Otero Alcantara, designated a prisoner of conscience by Amnesty International, was sentenced to five years in prison in 2022 for insulting national symbols, contempt and disturbing the public order.
He landed in Miami, the capital of the Cuban diaspora, after a short flight from Havana, according to a video of Otero Alcantara at the airport that was shared with AFP by his friend, activist Anamely Ramos.
Otero Alcantara, a self-taught performance artist, sculptor and painter, rose to prominence in 2020 as leader of the San Isidro protest movement of artists and intellectuals.
He was detained in July 2021 while leaving his home in Havana to join unprecedented mass protests.
"After five years of unjust imprisonment, Cuban artist Luis Manuel Otero Alcantara has finally been freed," read a post on his Facebook account managed by his friends.
It added that he had obtained a visa to enter the US and that he intends to perform in Miami later in the day.
Washington hailed Otero Alcantara's arrival in the US and said Havana harassed and imprisoned him "for daring to imagine a free Cuba."
Calling the artist's protest movement "a beacon of hope," US Secretary of State Marco Rubio said in a statement that "Otero Alcantara's only 'crime' was refusing to stay silent and using his art to demand the basic freedoms everyday Cubans have been denied for almost seven decades."
Rubio also called for Cuba to release the more than 700 political prisoners "unjustly detained" and held by Havana.
"The international community must stop turning a blind eye to the human rights abuses of the Cuban regime and join us in demanding an end to their repression," he said.
- 'Live again' -
Otero Alcantara is one of the most prominent figures in Cuba's new dissident movement. He was awarded the Norwegian Rafto Prize for Human Rights in 2024 "for his fearless opposition to authoritarianism through art."
The Facebook posts say he was held in Cuba in a maximum security prison, and that a condition of his release was that he never return to the country, which has accused him of acting on behalf of Washington to destabilize the communist-run island.
On July 7, he was transferred from a prison to a state security force facility, two days before completing his term.
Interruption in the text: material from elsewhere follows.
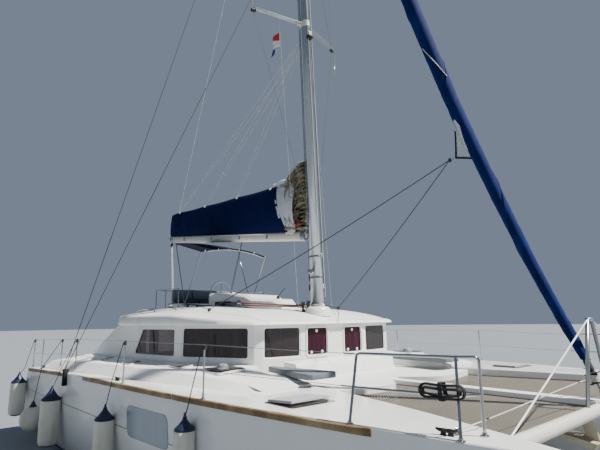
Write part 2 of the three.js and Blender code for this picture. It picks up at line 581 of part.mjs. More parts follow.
// height, radius, how far the roll's middle lies aft of the straight stay
const ROLL = [[2180, 62, 0], [2600, 78, 50], [4500, 105, 170], [6500, 130, 210], [9000, 155, 145],
  [11500, 140, 110], [15000, 90, 50], [17800, 38, 15]];
const rollShape = loft([...ROLL.map(([z, r, aft]) => oval(stayX(z) - aft, z, r, r, 14)),
  oval(stayX(HOUNDS), HOUNDS, 10, 10, 14)], [0, 1]);
const mastSolid = solid(boat.getObjectByName('mast').geometry);
const bare = r => rod([stayX(STAY.z - 60), 0, STAY.z - 60], [stayX(2200), 0, 2200], r, 12);
const drumAt = (z0, z1, r) => rod([stayX(z0), 0, z0], [stayX(z1), 0, z1], r, 20);
add('furled_headsail', shape(solid(rollShape).subtract(mastSolid.translate([GAP, 0, 0])).subtract(mastSolid)),
  'canvas');
const drumParts = [bare(14), drumAt(1880, 1900, 95), drumAt(1900, 2000, 55), drumAt(2000, 2020, 95),
  drumAt(2020, 2178, 45)];
const rollSpace = box(5000, 7000, -500, 500, ROLL[0][0] - GAP, 2600);
add('furling_drum', cut(join(drumParts), beamTube, rollSpace), 'black');

// Shrouds: a pair on each side from one chainplate to two heights on the mast
function shrouds(side) {
  const foot = [CHAINPLATE.x, side * 3905, CHAINPLATE.z];
  const hullHere = side > 0 ? hullPort : mirrored(hullPort);
  const cable = z => rod(foot, [mastX(z) - 30, side * (TANG + 8), z - 10], 7);
  const [low, high] = [3820, 3920].map(y => side * y).sort((a, b) => a - b);
  const plate = box(CHAINPLATE.x - 45, CHAINPLATE.x + 45, low, high, 1420, 1760);
  return cut(join([cable(HOUNDS), cable(LOWERS), plate]), hullHere).translate(0, side * GAP, 0);
}
add('shrouds_port', shrouds(1), 'black');
add('shrouds_starboard', shrouds(-1), 'black');

// Pulpits and lifelines
function seatedOnDeck(parts) {
  const raised = solid(trunkPort);
  return shape(parts.map(solid).reduce((a, b) => a.add(b)).subtract(solid(hullPort)).subtract(raised)
    .subtract(raised.translate([0, 0, -GAP])).translate([0, 0, GAP]));
}
const PULPIT_TOP = 2390;
const pulpitFeet = [[4640, 3425], [5740, 3222], [5790, 2900]];
const pulpitTops = [[4580, 3220], [5620, 3010], [5780, 2880]];
const pulpit = [];
pulpitFeet.forEach(([x, y], i) => {
  const top = [...pulpitTops[i], PULPIT_TOP];
  const middle = [0, 1].map(k => (pulpitFeet[i][k] + pulpitTops[i][k]) / 2);
  pulpit.push(rod([x, y, 1600], top, 15));
  if (i > 0) {
    const before = [0, 1].map(k => (pulpitFeet[i - 1][k] + pulpitTops[i - 1][k]) / 2);
    pulpit.push(rod([...pulpitTops[i - 1], PULPIT_TOP], top, 15));
    pulpit.push(rod([...before, 2060], [...middle, 2060], 12));
  }
});
addPair('pulpit', seatedOnDeck(pulpit), 'steel');

// A hank of rope tied along the outside of the starboard pulpit's middle rail: the rope's size and
// turns, the length of its straight runs, the radius of its folds, where its aft end lies on the
// rail, and the angle at which its fore end stands off round the post
const HANK = { rope: 20, turns: 4, run: 300, fold: 60, along: 753, z: 2100, out: 12.3, splay: 2.2 };
const railEnds = [0, 1].map(i => [0, 1].map(k => (pulpitFeet[i][k] + pulpitTops[i][k]) / 2));
const railAngle = Math.atan2(railEnds[0][1] - railEnds[1][1], railEnds[1][0] - railEnds[0][0]);
const hankOutline = Array.from({ length: 26 }, (_, i) => {
  const [end, k] = [i < 13 ? 1 : -1, i % 13];
  const [a, r] = [Math.PI * (k / 12 - 0.5), HANK.fold + HANK.rope / 2];
  return [HANK.run / 2 + HANK.fold + end * (HANK.run / 2 + r * Math.cos(a)), end * r * Math.sin(a)];
});
add('bow_rope', sidePrism(hankOutline, -HANK.turns * HANK.rope, 0)
  .rotateZ(-THREE.MathUtils.degToRad(HANK.splay)).translate(HANK.along, -HANK.out, 0)
  .rotateZ(railAngle).translate(railEnds[0][0], -railEnds[0][1], HANK.z), 'blackRope');

// x and the distance in from the deck's edge; the gate by the shrouds stands further in
const STANCHIONS = [[2320, 20], [-130, 30], [-3380, 260], [-4450, 260], [-5300, 60], [-6100, 60]];
const WIRES = [[690, 0], [350, 1]];
const foot = ([x, inset]) => [x, sheerHalf(x) - inset];
const lifelines = [];
STANCHIONS.forEach((stanchion, i) => {
  const [x, y] = foot(stanchion);
  const z = deckZ(x);
  lifelines.push(rod([x, y, z - 50], [x, y, z + 700], 13));
  for (const [rise, row] of WIRES) {
    const end = [[4555, 3222, 2385], [4582, 3306, 2060]][row];
    const before = i > 0 ? foot(STANCHIONS[i - 1]) : end;
    const from = [before[0], before[1], i > 0 ? deckZ(before[0]) + rise : end[2]];
    lifelines.push(rod(from, [x, y, z + rise], 4, 6));
  }
});
addPair('lifelines', seatedOnDeck(lifelines), 'steel');

// Rubbing strakes along the outer edge of each deck
const STRAKE = { aft: -2040, fore: 4900, drop: 6, depth: 78, out: 32 };
function strake() {
  const inside = HULL.map(s => s[0]).filter(x => x > STRAKE.aft && x < STRAKE.fore);
  return loft([STRAKE.aft, ...inside, STRAKE.fore].map(x => {
    const [y, z] = [sheerHalf(x) + GAP, deckZ(x) - STRAKE.drop];
    return [[x, y, z - STRAKE.depth], [x, y + STRAKE.out, z - STRAKE.depth + 10], [x, y + STRAKE.out, z - 15],
      [x, y, z]];
  }));
}
addPair('strake', strake(), 'strake');

// Below the water: drive legs, propellers and rudders
const hullSolid = solid(hullPort);
const hung = geometry => shape(solid(geometry).subtract(hullSolid).translate([0, 0, -GAP]));
const driveLeg = join([
  loft([foil(DRIVE.x + 110, DRIVE.x - 130, 45, -200),
    foil(DRIVE.x + 90, DRIVE.x - 110, 40, DRIVE.shaft)], [0, 1]),
  rod([DRIVE.x + 150, HULL_AXIS, DRIVE.shaft], [DRIVE.x - 190, HULL_AXIS, DRIVE.shaft], DRIVE.r, 16),
]);
addPair('drive_leg', hung(driveLeg), 'galvanised');

function propeller() {
  const hubX = DRIVE.x - 190 - 0.6;
  const axis = DRIVE.shaft - GAP;
  const parts = [rod([hubX, HULL_AXIS, axis], [hubX - 120, HULL_AXIS, axis], 48, 16)];
  for (let i = 0; i < 3; i++) {
    const blade = new THREE.CylinderGeometry(78, 78, 12, 12).scale(1, 1, 1.25);
    blade.rotateZ(Math.PI / 2).rotateZ(0.5).translate(0, 0, 30 + 0.5 * DRIVE.prop);
    blade.rotateX(2 * Math.PI * i / 3).translate(hubX - 60, HULL_AXIS, axis);
    parts.push(blade);
  }
  return join(parts);
}
addPair('propeller', propeller(), 'bronze');
addPair('rudder', join([
  loft([foil(RUDDER.x + RUDDER.chordFore, RUDDER.x - RUDDER.chordAft, 42, RUDDER.top - 40),
    foil(RUDDER.x + RUDDER.chordFore - 40, RUDDER.x - RUDDER.chordAft + 60, 30, RUDDER.tip)], [0, 1]),
  rod([RUDDER.x, HULL_AXIS, RUDDER.top - 200], [RUDDER.x, HULL_AXIS, -120], RUDDER.stock, 24),
]), 'antifoul');

// Deck hatches in the bows, hinged along their aft edge: the starboard one is ajar
const BOW_HATCH = { aft: 3140, fore: 3600, inner: 2650, outer: 3300, thick: 34, ajar: 4 };
const hatchZ = x => deckZ(x) + 0.8;
const hatch = loft([BOW_HATCH.aft, BOW_HATCH.fore].map(x => [
  [x, BOW_HATCH.inner, hatchZ(x)], [x, BOW_HATCH.outer, hatchZ(x)],
  [x, BOW_HATCH.outer - 15, hatchZ(x) + BOW_HATCH.thick],
  [x, BOW_HATCH.inner + 15, hatchZ(x) + BOW_HATCH.thick],
]));
add('bow_hatch_port', hatch, 'gelcoatGrey');
const hinge = [BOW_HATCH.aft, 0, hatchZ(BOW_HATCH.aft) + BOW_HATCH.thick];
add('bow_hatch_starboard', mirrored(hatch).translate(...hinge.map(v => -v))
  .rotateY(-THREE.MathUtils.degToRad(BOW_HATCH.ajar)).translate(...hinge), 'gelcoatGrey');

// Fenders along the starboard side, pressed a little against it: x, middle height, radius,
// half-length of the straight part
const FENDERS = [[-6480, 900, 185, 340], [-4920, 560, 265, 60], [-3460, 760, 200, 390],
  [-450, 760, 165, 400], [2100, 950, 140, 420]];
const PRESSED = 14;
const roundEnd = (r, middle, from) => [1, 2, 3, 4, 5].map(k => {
  const a = from + Math.PI * k / 12;
  return new THREE.Vector2(r * Math.cos(a), middle + r * Math.sin(a));
});
function fender([x, z, r, half]) {
  const top = half + 1;
  const profile = [new THREE.Vector2(0, -half - r), ...roundEnd(r, -half, -Math.PI / 2),
    new THREE.Vector2(r, -half), new THREE.Vector2(r, top), ...roundEnd(r, top, 0),
    new THREE.Vector2(0, top + r)];
  const side = hullSide(x, z + half);
  const body = new THREE.LatheGeometry(profile, 16).rotateX(Math.PI / 2).translate(x, side + r - PRESSED, z);
  return mirrored(cut(body, hullPort).translate(0, GAP, 0));
}
FENDERS.forEach((row, i) => add(`fender_${i + 1}`, fender(row), 'fender'));

export default boat;
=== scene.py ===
# A cruising sailing catamaran, dressed for a studio picture. Metres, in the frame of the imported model:
# +X to the bows, +Y to port, +Z up, with the origin amidships on the waterline.
import random
from math import atan2, copysign, cos, pi, radians, sin, tan, tau

import bmesh
import bpy
import numpy as np
from mathutils import Matrix, Vector
from mathutils.bvhtree import BVHTree


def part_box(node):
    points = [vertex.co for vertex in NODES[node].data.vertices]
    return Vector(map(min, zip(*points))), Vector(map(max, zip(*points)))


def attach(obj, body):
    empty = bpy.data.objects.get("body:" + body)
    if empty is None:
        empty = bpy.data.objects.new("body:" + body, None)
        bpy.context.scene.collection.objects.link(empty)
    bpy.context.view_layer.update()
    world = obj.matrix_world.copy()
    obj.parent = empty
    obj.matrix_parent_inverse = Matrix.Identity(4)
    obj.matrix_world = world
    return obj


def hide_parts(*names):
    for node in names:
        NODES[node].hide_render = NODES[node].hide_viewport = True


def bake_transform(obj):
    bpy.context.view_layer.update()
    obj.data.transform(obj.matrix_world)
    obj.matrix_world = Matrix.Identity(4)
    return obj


bl_info = {
    "name": "Sailing catamaran",
    "version": (1, 0, 0),
    "blender": (4, 5, 0),
    "location": "3D View > Sidebar > Catamaran",
    "description": "Builds the finish, rig, deck gear and soft goods of a cruising sailing catamaran",
    "category": "Object",
}

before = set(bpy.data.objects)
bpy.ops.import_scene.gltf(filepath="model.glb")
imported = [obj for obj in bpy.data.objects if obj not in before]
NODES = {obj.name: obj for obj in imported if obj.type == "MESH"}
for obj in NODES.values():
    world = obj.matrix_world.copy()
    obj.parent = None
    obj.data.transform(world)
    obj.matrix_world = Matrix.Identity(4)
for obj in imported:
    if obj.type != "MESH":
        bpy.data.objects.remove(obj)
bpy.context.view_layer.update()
SIDES = {"port": 1, "starboard": -1}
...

Cuban authorities did not provide any information about his whereabouts after that.
The release comes at a time of high tensions between Havana and Washington.
In early July, during a UN General Assembly debate on US sanctions against Cuba, US Ambassador Mike Waltz held up a portrait of Otero Alcantara to denounce the island's lack of freedom of expression.
The dissident's departure to Miami also confirms the Cuban government's strategy of silencing its most critical voices through exile.
According to a tally of human rights organizations, between 700 and 1,000 political prisoners remain behind bars in Cuba.
His friends say Otero Alcantara is embracing his newfound freedom.
"Today, Luis wants to live again, resume his projects, and reclaim the time that was stolen from him," reads one of the Facebook posts.
"He also wants to continue envisioning and working toward freedom for Cuba," it said.
"Left behind are hundreds of political prisoners and an entire people enduring perhaps the worst moment in their history. He has not forgotten this."